Sketch Conics: Motivating Students to Learn Cross Product Terms

[matqkks]

What is the most motivating way to introduce the sketching of conics which have a cross product terms?
This topic involves a lot of other stuff such as eigenvalues, orthogonal matrices, completing the square etc. I find a significant number of students get lost in this forest of sketching conics.
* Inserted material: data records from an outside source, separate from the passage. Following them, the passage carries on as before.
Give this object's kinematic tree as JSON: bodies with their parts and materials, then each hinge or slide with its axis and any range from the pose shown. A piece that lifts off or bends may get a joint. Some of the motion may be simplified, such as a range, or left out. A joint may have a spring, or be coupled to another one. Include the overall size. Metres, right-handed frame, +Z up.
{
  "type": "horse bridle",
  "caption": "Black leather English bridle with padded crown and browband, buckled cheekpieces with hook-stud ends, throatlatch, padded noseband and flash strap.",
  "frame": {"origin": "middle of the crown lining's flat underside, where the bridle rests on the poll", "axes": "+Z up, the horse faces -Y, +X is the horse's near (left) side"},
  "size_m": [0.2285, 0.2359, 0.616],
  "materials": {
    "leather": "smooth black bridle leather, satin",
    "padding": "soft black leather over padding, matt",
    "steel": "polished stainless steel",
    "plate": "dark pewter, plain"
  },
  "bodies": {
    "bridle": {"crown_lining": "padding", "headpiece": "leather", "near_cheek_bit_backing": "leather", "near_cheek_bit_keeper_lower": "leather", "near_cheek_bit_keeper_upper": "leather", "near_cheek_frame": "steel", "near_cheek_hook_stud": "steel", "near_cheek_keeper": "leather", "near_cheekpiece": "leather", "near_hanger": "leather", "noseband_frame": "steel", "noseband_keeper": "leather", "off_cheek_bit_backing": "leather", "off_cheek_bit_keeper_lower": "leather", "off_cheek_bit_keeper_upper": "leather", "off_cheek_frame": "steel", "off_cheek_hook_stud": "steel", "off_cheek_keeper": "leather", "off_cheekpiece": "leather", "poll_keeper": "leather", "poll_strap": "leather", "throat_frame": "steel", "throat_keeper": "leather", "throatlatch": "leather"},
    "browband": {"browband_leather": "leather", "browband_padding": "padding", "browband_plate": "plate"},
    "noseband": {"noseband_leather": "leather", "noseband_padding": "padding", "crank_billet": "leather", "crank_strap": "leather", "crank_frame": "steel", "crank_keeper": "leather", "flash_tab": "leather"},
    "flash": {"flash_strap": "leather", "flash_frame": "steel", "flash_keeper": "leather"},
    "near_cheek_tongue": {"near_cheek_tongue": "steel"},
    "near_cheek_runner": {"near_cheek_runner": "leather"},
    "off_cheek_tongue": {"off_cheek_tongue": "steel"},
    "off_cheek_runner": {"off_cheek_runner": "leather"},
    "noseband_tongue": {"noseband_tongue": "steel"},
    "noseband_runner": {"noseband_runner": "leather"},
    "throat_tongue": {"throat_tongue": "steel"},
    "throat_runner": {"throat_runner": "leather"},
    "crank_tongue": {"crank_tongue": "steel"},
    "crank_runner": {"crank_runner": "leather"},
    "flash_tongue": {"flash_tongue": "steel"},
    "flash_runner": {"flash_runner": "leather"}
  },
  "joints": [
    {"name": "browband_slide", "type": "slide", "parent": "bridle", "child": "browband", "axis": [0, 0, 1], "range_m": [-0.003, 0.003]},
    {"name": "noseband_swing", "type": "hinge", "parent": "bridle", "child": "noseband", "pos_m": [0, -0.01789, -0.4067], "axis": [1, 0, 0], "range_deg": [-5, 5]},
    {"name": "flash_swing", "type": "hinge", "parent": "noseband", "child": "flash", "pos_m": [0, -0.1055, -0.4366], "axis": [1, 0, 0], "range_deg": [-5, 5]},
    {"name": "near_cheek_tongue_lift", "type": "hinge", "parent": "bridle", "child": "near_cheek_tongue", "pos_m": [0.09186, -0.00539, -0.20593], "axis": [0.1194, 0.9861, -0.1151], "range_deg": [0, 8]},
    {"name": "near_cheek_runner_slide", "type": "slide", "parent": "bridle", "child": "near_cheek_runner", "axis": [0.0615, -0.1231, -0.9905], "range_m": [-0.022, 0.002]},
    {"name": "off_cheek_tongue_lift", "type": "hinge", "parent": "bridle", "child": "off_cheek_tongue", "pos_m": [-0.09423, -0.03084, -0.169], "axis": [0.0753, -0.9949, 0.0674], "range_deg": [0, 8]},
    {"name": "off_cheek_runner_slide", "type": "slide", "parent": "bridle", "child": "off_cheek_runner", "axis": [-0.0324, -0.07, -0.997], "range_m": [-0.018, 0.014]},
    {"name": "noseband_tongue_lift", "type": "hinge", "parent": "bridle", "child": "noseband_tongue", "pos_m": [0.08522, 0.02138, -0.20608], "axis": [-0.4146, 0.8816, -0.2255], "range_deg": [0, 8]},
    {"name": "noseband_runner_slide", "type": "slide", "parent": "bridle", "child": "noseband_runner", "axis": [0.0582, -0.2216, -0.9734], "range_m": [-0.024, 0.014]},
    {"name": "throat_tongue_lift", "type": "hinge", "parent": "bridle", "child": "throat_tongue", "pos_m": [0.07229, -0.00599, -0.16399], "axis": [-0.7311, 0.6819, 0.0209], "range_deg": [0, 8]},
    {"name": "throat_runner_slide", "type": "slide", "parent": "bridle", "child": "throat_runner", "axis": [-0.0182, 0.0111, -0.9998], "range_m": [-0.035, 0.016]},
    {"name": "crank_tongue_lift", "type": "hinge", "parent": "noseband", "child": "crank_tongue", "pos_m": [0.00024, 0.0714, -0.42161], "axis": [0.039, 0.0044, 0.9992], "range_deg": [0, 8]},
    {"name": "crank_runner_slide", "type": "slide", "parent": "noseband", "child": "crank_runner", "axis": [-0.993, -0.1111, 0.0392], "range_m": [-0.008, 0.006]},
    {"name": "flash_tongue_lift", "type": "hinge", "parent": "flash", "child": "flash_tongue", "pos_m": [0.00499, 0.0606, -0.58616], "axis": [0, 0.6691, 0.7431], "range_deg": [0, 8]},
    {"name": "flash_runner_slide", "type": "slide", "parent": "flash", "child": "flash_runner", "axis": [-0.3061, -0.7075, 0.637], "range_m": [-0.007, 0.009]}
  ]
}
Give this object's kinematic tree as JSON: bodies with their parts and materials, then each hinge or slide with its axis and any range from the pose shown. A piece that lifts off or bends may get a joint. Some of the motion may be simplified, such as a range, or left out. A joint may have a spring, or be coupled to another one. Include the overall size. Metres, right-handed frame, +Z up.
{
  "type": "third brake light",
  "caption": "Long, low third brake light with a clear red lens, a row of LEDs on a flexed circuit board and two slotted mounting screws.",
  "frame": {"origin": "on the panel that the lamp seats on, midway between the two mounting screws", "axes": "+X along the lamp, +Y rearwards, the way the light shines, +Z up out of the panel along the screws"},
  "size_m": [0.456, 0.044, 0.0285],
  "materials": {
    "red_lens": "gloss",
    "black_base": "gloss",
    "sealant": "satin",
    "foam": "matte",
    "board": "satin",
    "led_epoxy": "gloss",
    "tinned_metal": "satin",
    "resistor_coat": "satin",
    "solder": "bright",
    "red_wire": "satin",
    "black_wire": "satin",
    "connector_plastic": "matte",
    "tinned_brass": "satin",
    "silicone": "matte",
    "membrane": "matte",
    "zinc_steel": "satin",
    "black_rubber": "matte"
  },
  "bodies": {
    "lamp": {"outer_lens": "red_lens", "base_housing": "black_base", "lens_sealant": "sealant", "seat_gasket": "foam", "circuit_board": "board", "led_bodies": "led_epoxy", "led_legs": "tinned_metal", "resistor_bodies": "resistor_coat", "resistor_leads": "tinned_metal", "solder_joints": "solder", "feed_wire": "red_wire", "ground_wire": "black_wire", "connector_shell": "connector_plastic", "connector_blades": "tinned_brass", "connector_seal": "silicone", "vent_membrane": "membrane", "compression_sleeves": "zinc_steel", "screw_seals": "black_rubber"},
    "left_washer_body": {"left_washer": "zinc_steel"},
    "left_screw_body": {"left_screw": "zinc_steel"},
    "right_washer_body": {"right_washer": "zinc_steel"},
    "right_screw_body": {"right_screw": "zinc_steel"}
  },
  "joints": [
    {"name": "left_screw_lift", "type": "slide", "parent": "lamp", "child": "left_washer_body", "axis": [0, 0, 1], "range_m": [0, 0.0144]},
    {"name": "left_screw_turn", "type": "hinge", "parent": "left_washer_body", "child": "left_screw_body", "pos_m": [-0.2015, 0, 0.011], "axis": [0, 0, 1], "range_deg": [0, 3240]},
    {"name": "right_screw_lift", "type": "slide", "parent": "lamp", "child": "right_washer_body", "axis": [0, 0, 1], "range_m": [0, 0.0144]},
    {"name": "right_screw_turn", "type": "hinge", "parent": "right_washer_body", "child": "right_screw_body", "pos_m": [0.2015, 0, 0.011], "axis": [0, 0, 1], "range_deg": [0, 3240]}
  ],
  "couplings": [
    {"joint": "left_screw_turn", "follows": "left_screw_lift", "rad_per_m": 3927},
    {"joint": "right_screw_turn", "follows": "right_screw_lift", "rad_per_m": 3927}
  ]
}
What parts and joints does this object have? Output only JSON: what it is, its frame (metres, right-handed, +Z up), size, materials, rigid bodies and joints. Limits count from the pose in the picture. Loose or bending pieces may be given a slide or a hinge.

Are there examples which have a real impact and are motivating why they should learn this topic?

 

[Fernando Revilla]

Perhaps a motivating way is to comment the standard sketching: $$\begin{aligned}ax^2+by^2+cxy+dx+ey+f=0& \Leftrightarrow by^2+(cx+e)y+ax^2+dx+f=0\\ &\Leftrightarrow y=\dfrac{-(cx+e)\pm\sqrt{\Delta}}{2b}\end{aligned}$$ where $\Delta =(cx+e)^2-4b(ax^2+dx+f)$. Now we have to factorize $\Delta$ for finding the domain, obtaining two branches $y=g(x)+\sqrt{\Delta}$ and $y=g(x)-\sqrt{\Delta}$. Choose an example so that the students can compare with algebraic methods. At least, we gain in elegance.

 

[Ackbach]

All solutions of the two-body problem with an inverse-square force law (so, two bodies with the gravitational force between them, or the electrical force) are conic sections. If the total energy is low, the orbits are circles. Then, as the energy increases, you change the angle of the section you're taking - circle to ellipse to parabola to hyperbola. Much of the time, you can choose your coordinate system so that there are no cross terms, but not always.

To summarize: conic sections describe planet orbits, as well as the motion of two oppositely charged particles exerting an attractive electrical force on each other.